Another official, who also wrote anonymously, added: "The current rhetoric and negativity surrounding law enforcement is having a negative impact on the number and quality of applicants we recruit.”
The staffing crisis has hit Minneapolis hard, with an exodus of nearly 300 officers—to attrition, disability and retirement—since Floyd’s death. During roughly the same time period, the number of gunshot victims in the city rose by 90%.
In Philadelphia, 79 police officers last year announced their intention to retire within four years, up from 13 the year before, Mayor Jim Kenney’s office told The Philadelphia Inquirer.
In early 2021, 26% fewer candidates applied for police jobs in Charlotte than during the same time frame last year, and Des Moines received 50% fewer applications, according to research by Axios.
More than 180 Seattle police officers quit last year and another 70 left this year, according to the 2021 Forum report. Some said they quit because they were afraid layoffs were coming or because of anti-police sentiment from the community.
Los Angeles, which boasts the third largest force in the country behind New York and Chicago, is dealing with the loss of 700 officers over the past year by restoring the Police Department’s budget. The city slashed the LAPD’s budget by $150 million last fall as a response to widespread calls to defund the police. The department did not lay off any officers, but was unable to pay to replace most of those who retired or resigned.
Capt. Aaron McCraney, the commander in charge of recruiting and employment, said officers who started their jobs during a hiring binge in the1990s are putting in their papers, upping the number of retirements.
The LAPD typically loses about 500 officers a year but lost 40% more than usual last year. But budget constraints allowed the department to replace only 79 of those departing officers in 2020, leaving the force—usually 10,000 strong—understaffed by about 600.
In June, the City Council voted to dedicate part of is American Rescue Plan Act money to restoring the LAPD budget, and McCraney said his team started hiring additional officers in July. The City Council and Mayor Eric Garcetti went back and forth about the final police budget, which ended up at more than $171.1 billion.

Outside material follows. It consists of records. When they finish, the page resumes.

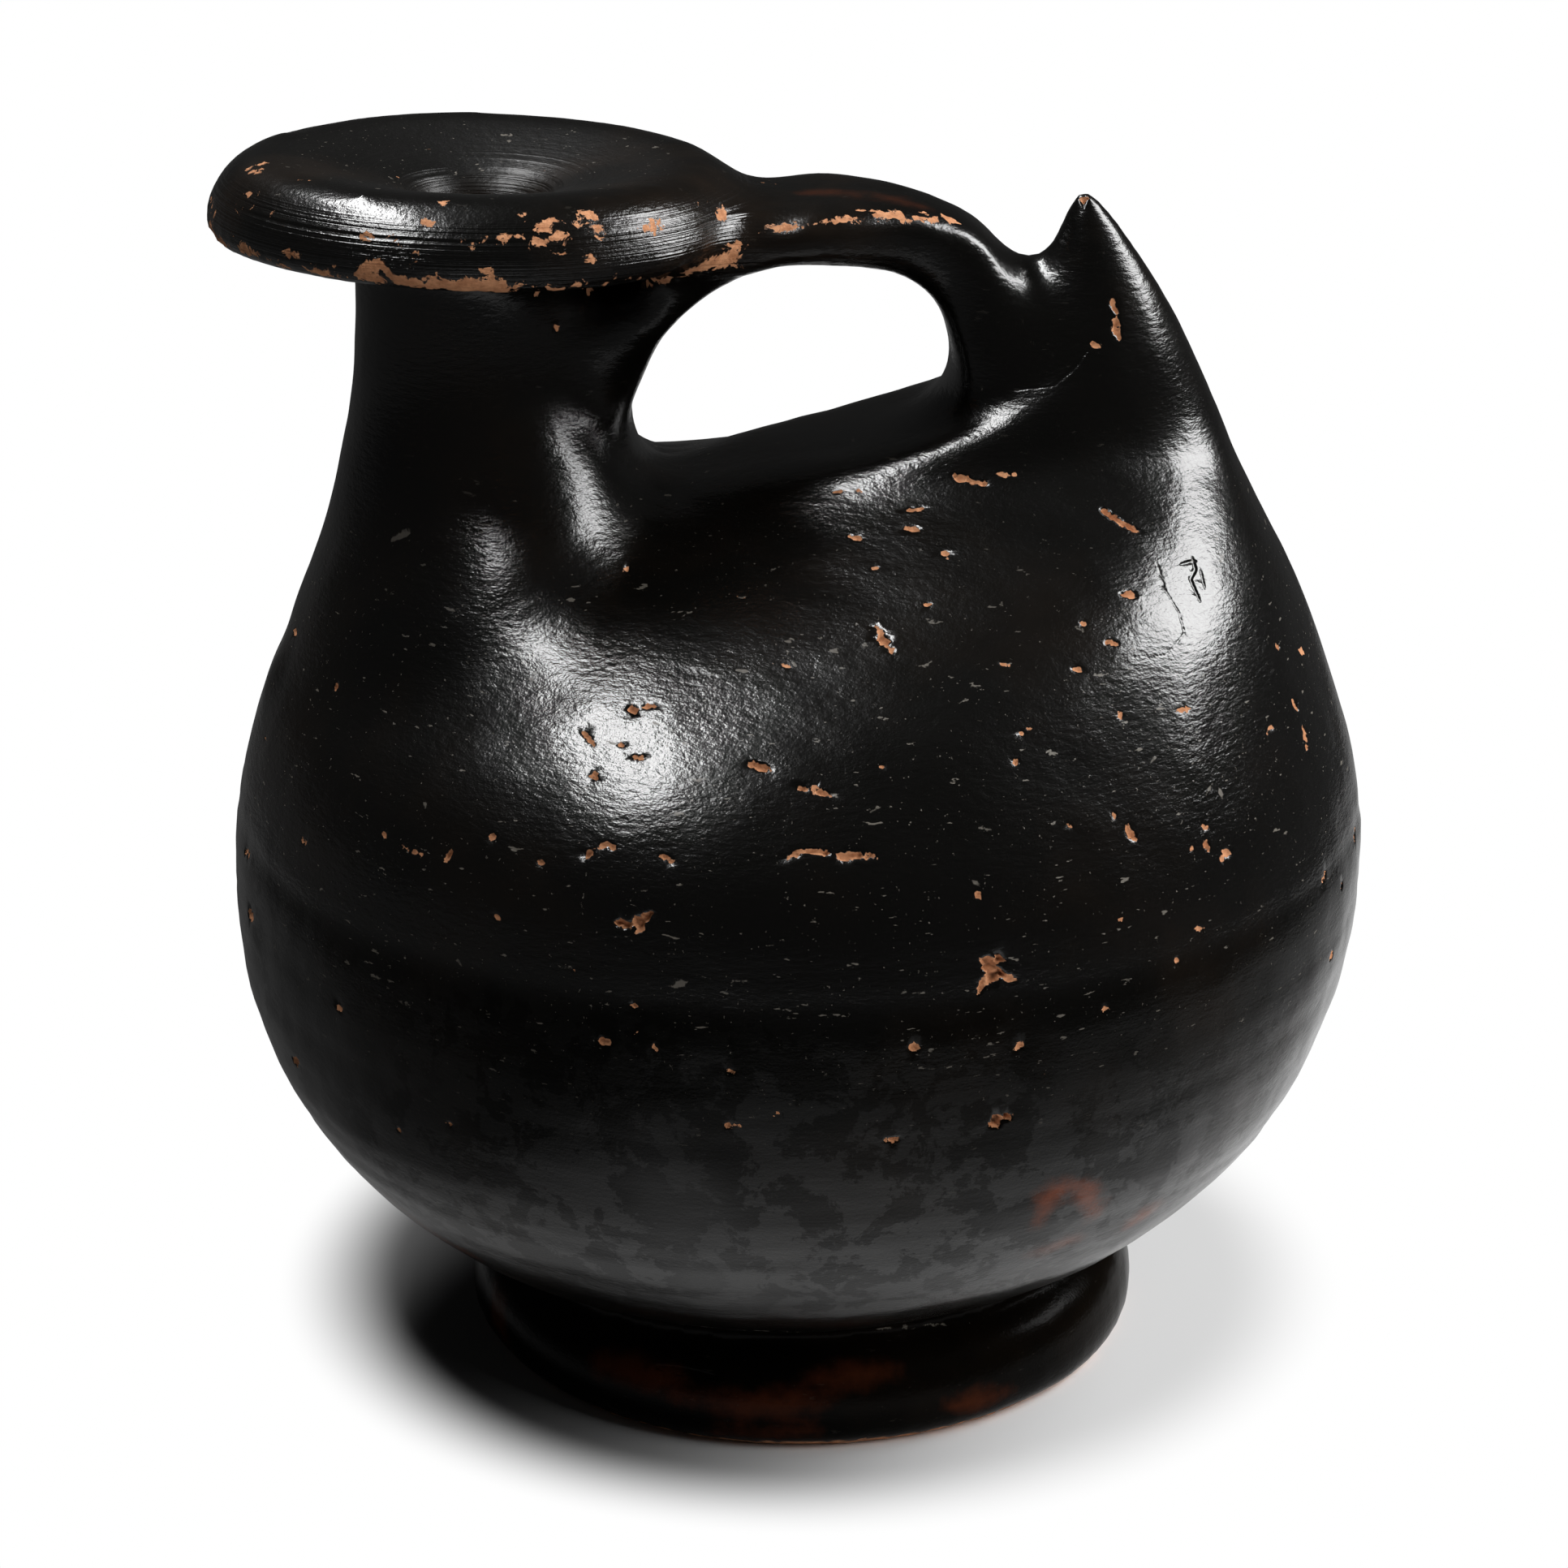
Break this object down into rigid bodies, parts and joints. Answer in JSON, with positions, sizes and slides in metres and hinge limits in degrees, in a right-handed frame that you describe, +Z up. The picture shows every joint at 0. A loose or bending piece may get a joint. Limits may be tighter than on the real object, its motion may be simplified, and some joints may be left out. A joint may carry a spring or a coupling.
{
  "type": "askos",
  "caption": "One-piece fired-clay pouring vessel: round hollow body drawn up to a pointed tail, spouted neck with a broad dished rim, strap handle between them and a turned ring foot",
  "frame": {"origin": "centre of the flat ring that the foot rests on", "axes": "+Z up, +X towards the tail, -X towards the neck and its rim, the plane y = 0 is the plane of symmetry"},
  "size_m": [0.1345, 0.134, 0.1464],
  "materials": {
    "glazed_clay": "black gloss slip over orange clay, worn through at the rim, handle and scattered chips"
  },
  "bodies": {
    "root": {"askos": "glazed_clay"}
  },
  "joints": []
}
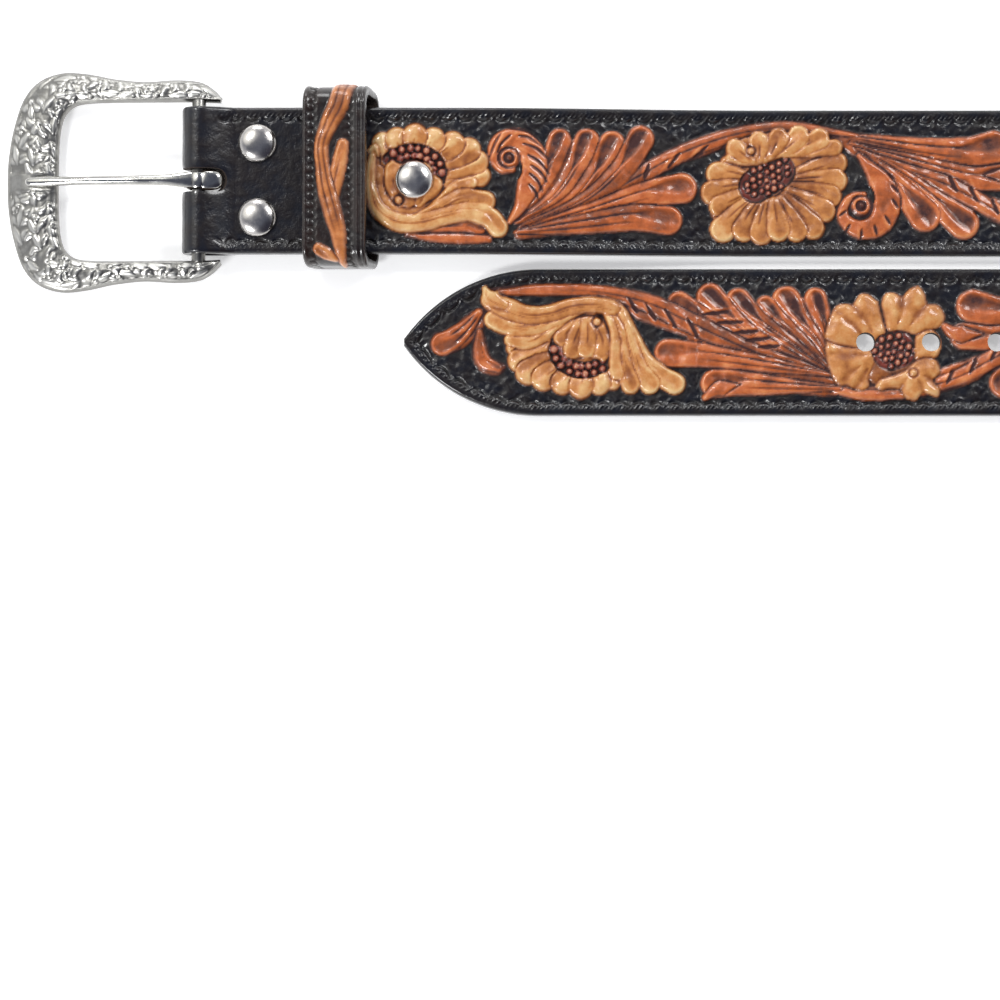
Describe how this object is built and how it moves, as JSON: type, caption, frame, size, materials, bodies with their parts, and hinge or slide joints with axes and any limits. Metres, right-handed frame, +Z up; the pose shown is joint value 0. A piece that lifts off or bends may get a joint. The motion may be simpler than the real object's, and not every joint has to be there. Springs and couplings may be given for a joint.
{
  "type": "belt",
  "caption": "Carved leather belt lying open with its face up: pointed tip, punched holes, cast buckle with prong, leather keeper and domed snaps",
  "frame": {"origin": "middle of the belt's box, on the surface that it lies on", "axes": "+X along the two ends, from the buckle towards the loop; +Y across them, towards the buckle end; +Z up, out of the carved face"},
  "size_m": [0.5944, 0.1178, 0.0382],
  "materials": {
    "strap_leather": "hand carved, black dyed ground, russet leaves and tan flowers, glossy",
    "keeper_leather": "carved band with stamped borders and a russet leaf, glossy",
    "buckle_metal": "cast and engraved, bright silver with grey hollows",
    "prong_metal": "polished",
    "snap_metal": "satin nickel"
  },
  "bodies": {
    "strap": {"strap": "strap_leather", "keeper": "keeper_leather", "snap_upper": "snap_metal", "snap_lower": "snap_metal", "snap_flower": "snap_metal"},
    "buckle": {"buckle_frame": "buckle_metal"},
    "prong": {"prong": "prong_metal"}
  },
  "joints": [
    {"name": "buckle_swing", "type": "hinge", "parent": "strap", "child": "buckle", "pos_m": [-0.24706, 0.02075, 0.0066], "axis": [0, 1, 0], "range_deg": [0, 40]},
    {"name": "prong_swing", "type": "hinge", "parent": "buckle", "child": "prong", "pos_m": [-0.24706, 0.02075, 0.0066], "axis": [0, 1, 0], "range_deg": [0, 90]}
  ]
}
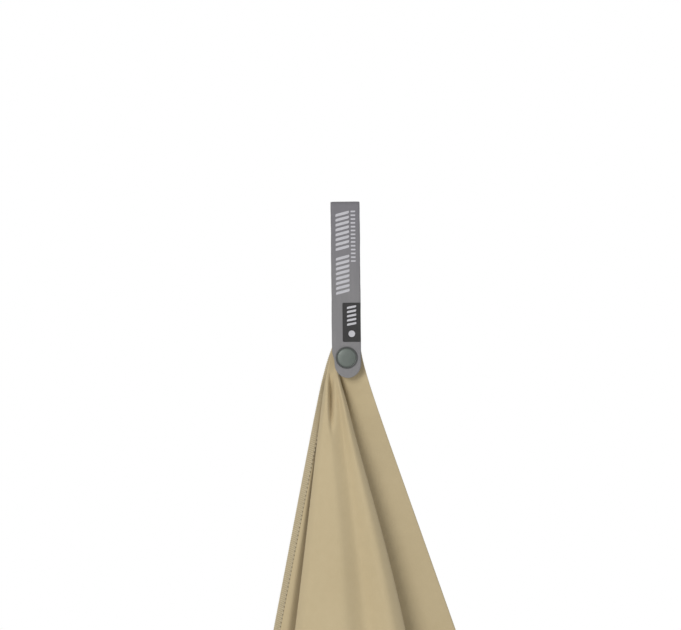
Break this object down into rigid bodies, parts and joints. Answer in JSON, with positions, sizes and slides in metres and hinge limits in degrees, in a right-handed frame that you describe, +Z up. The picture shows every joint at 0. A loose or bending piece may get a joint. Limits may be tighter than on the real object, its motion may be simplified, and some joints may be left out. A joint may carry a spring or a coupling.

Still, McCraney said, the pandemic has cramped the department’s usual practice of recruiting at military and university job fairs. Instead, recruiters have been participating virtually in fairs and seminars.
“Covid, more than anything—more than the ‘defund’ motion, more than the reallocation of funding—has really changed how we do business,” he said. “The pandemic restrictions [forced us] to refocus on how we’re reaching our candidates.”